In January, state mediator Micki Callahan intervened at the request of both parties and eventually hammered out the compromise contract. Union officials were not entirely pleased with the result. But after two years of negotiations, they decided to turn it over to their members for a vote. 

“It seemed to us that it was time to let the members decide what to do,” said CUE chief negotiator Margy Wilkinson. 

The union leadership remained neutral on the contract but workers, who had gone two years without a raise, voted 1,557 to 831 to approve Callahan’s proposal.  

The new contract covers the period from September 2001 to September 2004. CUE’s previous contract expired in the fall of 2001, and clericals have been working under the terms of their old contract for 16 months. 

Toni Mendicino, a UC Berkeley secretary, said she was disappointed with rank-and-file approval of the new agreement. “The wage is so inadequate,” said Mendicino, who earned $26,000 last year working four days per week. “The cost of living in California and our recent health and parking increases alone have offset the raises.” 

Scheduling assistant Michael-David Sasson, president of the CUE unit at UC Berkeley, said the wages were particularly insulting given a February report in the San Francisco Chronicle which found that upper-level administrators won 30 to 40 percent raises between 1996 and 2002, while clericals got 2 to 4 percent hikes, reaching an average salary of $33,138. 

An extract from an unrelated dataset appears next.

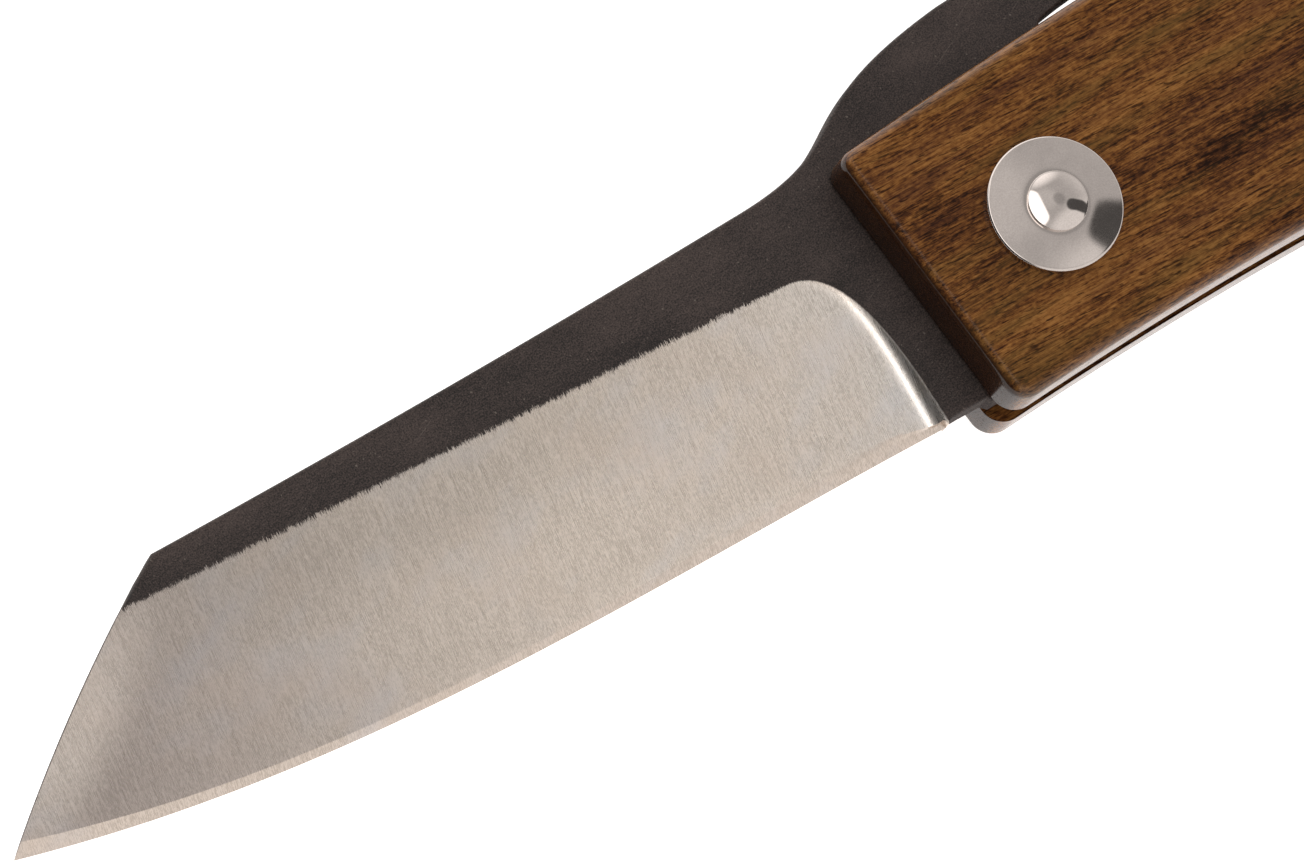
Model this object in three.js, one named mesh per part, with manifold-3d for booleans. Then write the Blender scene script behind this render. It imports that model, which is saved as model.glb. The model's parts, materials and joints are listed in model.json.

Schwartz, the UC spokesman, declined to “rehash old issues.” But he told the Chronicle, in February, that large pay hikes are necessary to retain top-level administrators. 

“The market for clericals is very different than for senior managers, and we do not face the pressures or recruitment and retention issues with clericals that we do with senior managers,” Schwartz told the Chronicle. 

Mendicino said UC Berkeley union members will begin gearing up for the next contract fight shortly. Workers will meet next week, she said, to discuss improving communications with clericals on other campuses and boosting CUE’s overall membership. 

About one-third of UC’s 18,000 clerical employees belong to the union, although the CUE contract covers all the workers.